Expert:  TaxRobin replied 2 years ago.
Thank you for the additional information.
Where a partnership distributes an asset in kind to one or more of the partners, for example on dissolution, a partner who receives the asset will not be regarded as disposing of his fractional share in it. A computation will first be necessary of the gains which would be chargeable on the individual partners if the asset had been disposed of at its current market value. Where this results in a gain being attributed to a partner not receiving the asset the gain will be charged at the time of the distribution of the asset. Where, however, the gain is allocated to a partner receiving the asset concerned there will be no charge on distribution. Instead, his Capital Gains Tax cost to be carried forward will be the market value of the asset at the date of distribution as reduced by the amount of his gain. The same principles will be applied where the computation results in a loss.
Each property owned by the partnership would present a CGT to the partner that relinquished his portion.
Customer: replied 2 years ago.

The main property we jointly share was purchased for £130k and is now valued at £900k.
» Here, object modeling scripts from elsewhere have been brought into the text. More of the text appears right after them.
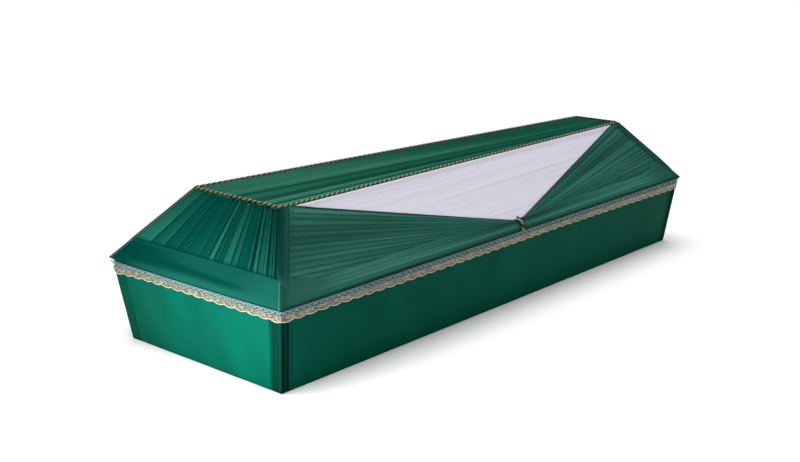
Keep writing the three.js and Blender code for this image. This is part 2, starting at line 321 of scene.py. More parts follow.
def satin(name, fold, dye, crest, crease, cloudy, **shader):
    """Dyed satin, with a painted shade colour in a fold, its dye's colour on a plain face and a
    painted highlight colour on a crest.

    Crease is the fine crease's size (across mm, along mm, depth mm) on the weave map, and cloudy is how
    much the colour drifts. Real threads are 0.1 mm apart, so the weave is drawn 2 mm coarse to show.
    """
    across, along, depth = crease
    material, tree = new_material(name)
    tone = add_node(tree, "Attribute", TONE).outputs["Fac"]
    cloud = add_node(tree, "TexNoise", Vector=pattern_space(tree, 3 * across, 3 * along),
                     Scale=1, Detail=3)
    clouds = add_node(tree, "Math", {"operation": "MULTIPLY"}, _0=cloud, _1=cloudy)
    level = add_node(tree, "Math", TIMES_PLUS, _0=tone, _1=1 - cloudy, _2=clouds)
    low = 0.5 * cloudy
    # The ramp runs from the fold colour, a painted shade, through the dye to the crest colour, a painted
    # highlight
    colour = ramp(tree, level, (low, fold), (0.5, dye), (1 - low, crest))
    creases = add_node(tree, "TexNoise", Vector=pattern_space(tree, across, along),
                       Scale=1, Detail=4, Roughness=0.6)
    threads = add_node(tree, "TexWave", {"bands_direction": "X"},
                       Vector=pattern_space(tree, 2, 2), Scale=0.3, Distortion=0.6)
    coarse = add_node(tree, "Bump", Height=creases, Strength=1, Distance=depth * MM)
    fine = add_node(tree, "Bump", Height=threads, Strength=0.15, Distance=0.1 * MM, Normal=coarse)
    set_shader(tree, Base_Color=colour, Normal=fine, IOR=1.45, **shader)
    return material


def green_satin(use, roughness, *look):
    # The dye colours even the gloss, because light passes through the outer threads twice
    return satin(f"green satin {use}", *look, Roughness=roughness, Specular_Tint=linear("#7df5d8"),
                 Specular_IOR_Level=0.02)


# These are one green satin, copied with colours that paint how each part is lit: the hem and hip strip
# copies are painted darker, as painted shade, the draped and top copies greyer, as painted sheen, and the
# pleated copy's crest greyer, as painted sheen.
stretched_satin = green_satin("stretched", 0.5, "#001d18", "#00503f", "#007a64", (45, 60, 0.5), 0.14)
hem_satin_painted_darker = green_satin("hem", 0.45, "#00241f", "#013f36", "#13574b", (260, 7, 0.3), 0.12)
pleated_satin = green_satin("pleated", 0.42, "#00201b", "#044c42", "#2a7160", (3.2, 90, 0.3), 0.15)
draped_satin_painted_sheen = green_satin("draped", 0.45, "#0c332b", "#28584d", "#478375", (120, 3.2, 0.3), 0.2)
strip_satin_painted_darker = green_satin("strip", 0.45, "#052b25", "#123f37", "#2f6556", (4, 100, 0.4), 0.2)
top_satin_painted_sheen = green_satin("top", 0.42, "#052f26", "#144d3d", "#3c7964", (200, 4, 0.4), 0.2)
white_satin = satin("white satin", "#c6c3d3", "#d5d2e0", "#e2dfea", (260, 6, 0.25), 0.25,
                    Roughness=0.55, Sheen_Weight=0.1, Sheen_Roughness=0.5)
print("satins made")

# %% [markdown]
# ## Board
# Kraft board is brown paper over corrugated paper, and shows only on the inside and the underside. The
# flutes press through the liner as faint ridges 7 mm apart, and fibres speckle it.

# %% Kraft board
kraft_board, tree = new_material("kraft board")
where = add_node(tree, "TexCoord").outputs["Object"]
fibres = add_node(tree, "TexNoise", Vector=where, Scale=400, Detail=6)
colour = ramp(tree, fibres, (0.3, "#9c7648"), (0.7, "#b98f5f"))
flutes = add_node(tree, "TexWave", {"bands_direction": "X"}, Vector=where,
                  Scale=0.05 / (7 * MM), Distortion=0.3)
bump = add_node(tree, "Bump", Height=flutes, Strength=0.4, Distance=0.4 * MM)
set_shader(tree, Base_Color=colour, Normal=bump, Roughness=0.9, IOR=1.45)
for name in ("tray_board", "lid_board"):
    finishes = bpy.data.objects[name].data.materials
    finishes.clear()
    finishes.append(kraft_board)
print("board finished")

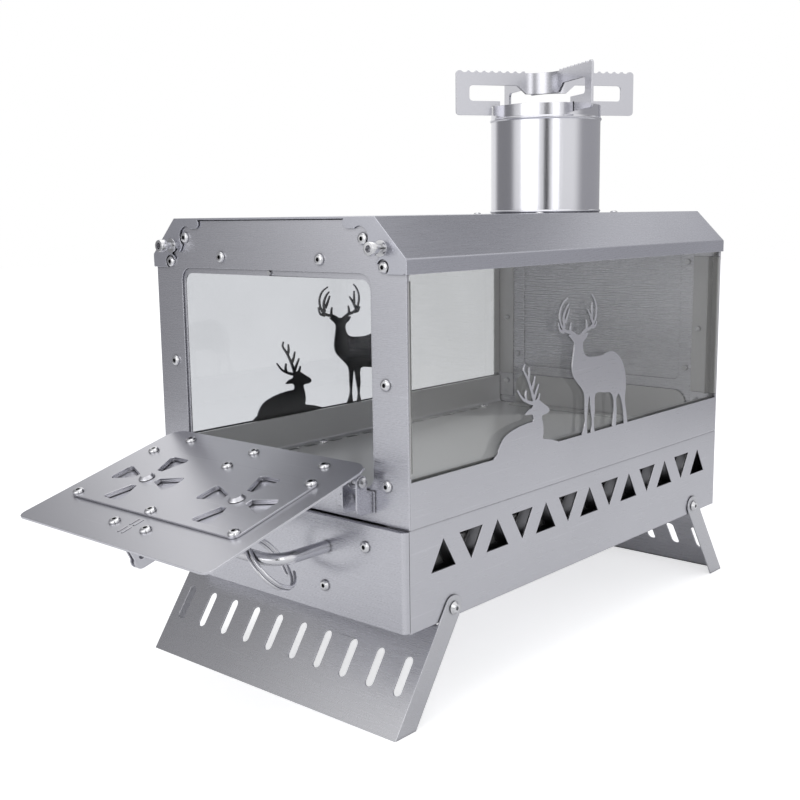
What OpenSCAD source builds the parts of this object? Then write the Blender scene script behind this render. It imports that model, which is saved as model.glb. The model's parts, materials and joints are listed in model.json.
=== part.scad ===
// Tent wood stove: sheet steel body on folding legs, glass sides, drop-down door, ash drawer, flue collar
// X runs across, +Y to the rear, +Z up. The origin is on the floor under the middle of the part at rest.

/* [Body] */
// Length of the body from the front plate to the rear plate
body_len = 400; // [380:2:460]
// Width of the body over its side faces
body_w = 234; // [230:1:250]
// Height of the base box that holds the ash drawer
base_h = 65; // [62:0.5:75]
// Height of the roof's top face above the underside of the base
roof_z = 250.5; // [246:0.5:262]
// Thickness of the body's sheet
sheet = 1.2; // [1:0.1:1.3]
// Play between pieces that move past each other
play = 0.3; // [0.25:0.05:0.4]
// Height of the side rails above the base box
rail_h = 29; // [28:0.5:36]
// Width of the flanges that join the rails to the base box
flange_w = 18; // [18:0.5:20]
// Thickness of the side glass
glass_t = 4; // [3:0.5:5]

/* [Base vents] */
// Distance from one triangle to the next
vent_pitch = 28; // [26:0.5:34]
// Width of a triangle at its base
vent_w = 24; // [18:0.5:25]
// Height of a triangle
vent_h = 19.7; // [14:0.1:22]
// Height of the row of triangles above the underside of the base
vent_z = 34; // [26:0.5:36]
// Distance from the side wall in to the inner vent wall
liner_gap = 9; // [8:0.5:10]

/* [Fire bed] */
// Thickness of the bed plate
bed_t = 2; // [1.5:0.1:3]
// Distance from one air slot to the next
slot_pitch = 20; // [17:0.5:21]
// Length of an air slot
slot_len = 14; // [10:0.5:15]
// Width of an air slot
slot_w = 5; // [3:0.5:6]
// Distance from one bed screw to the next
bay_len = 108; // [104:1:114]
// Width of the fire plate
fire_w = 144; // [110:2:160]
// Length of the fire plate
fire_len = 330; // [260:2:340]
// Height of the low wall at the rear of the bed
baffle_h = 29; // [20:0.5:40]

/* [Roof and flue] */
// Run of the sloping eave in from the roof's side
eave_run = 24.5; // [20:0.5:28]
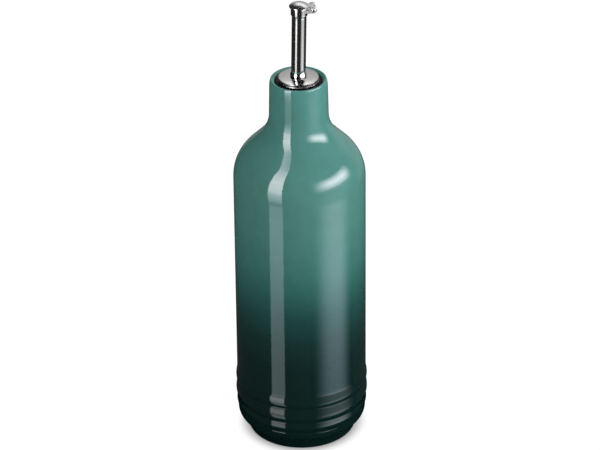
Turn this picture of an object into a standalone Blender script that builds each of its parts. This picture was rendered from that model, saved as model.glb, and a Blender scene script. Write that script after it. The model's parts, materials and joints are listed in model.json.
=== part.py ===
# Stoneware oil cruet: a turned bottle with a ribbed belt, a rubber stopper, a steel dish, a pouring tube
# and a hinged flap that shuts the tube. Metres, +Z up, origin on the floor under the bottle's axis.

import math

import bmesh
import bpy
from mathutils import Matrix

MM = 0.001
GAP = 0.3 * MM

# Bottle, heights from the floor
BODY_RADIUS = 38.0 * MM
SHOULDER_BASE_RADIUS = 37.9 * MM
SHOULDER_Z = 166.5 * MM
SHOULDER_ARC = 26.5 * MM
NECK_FILLET = 20.0 * MM
NECK_BASE_RADIUS = 16.95 * MM
NECK_RADIUS = 16.6 * MM
RIM_Z = 228.4 * MM
RIM_CREST_RADIUS = 15.5 * MM
RIM_HEIGHT = 5.5 * MM
BOTTLE_SEGMENTS = 48

# Belt above the foot, from the top groove down
BELT_TOP_Z = 38.9 * MM
GROOVE_RADIUS = 38.05 * MM
UPPER_GROOVE_Z = 31.4 * MM
LOWER_GROOVE_Z = 21.8 * MM
BULGE_GROOVE_Z = 14.7 * MM
BULGE_GROOVE_RADIUS = 37.45 * MM
UPPER_RIB_RISE = 0.66 * MM
BAND_RISE = 0.70 * MM
LOWER_RIB_RISE = 0.62 * MM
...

It has been used as my business partners family home since 1997. Should i sign over my 50% share of this property in return for my partner signing over to myself our business premises will i incur a capital gains tax bill and vice versa. No money will change hands.

Regards

Derek

Expert:  TaxRobin replied 2 years ago.
Yes you would because your part was not your main home. Your transfers would be on portions that were not your own personal residences.
Customer: replied 2 years ago.

would i be liable to capital gains on 50% of the sale value of the property value or the profit from the initial purchase price and if i moved into the property for 2 years would this be make me exempt from cgt?

Regards

Derek

Expert:  TaxRobin replied 2 years ago.
You would calculate on the 50% you owned and transfer. The initial purchase and the difference in the sale price (value in your situation as you will not be receiving cash)would be your gain. Your purchase price would be your percentage of purchase too.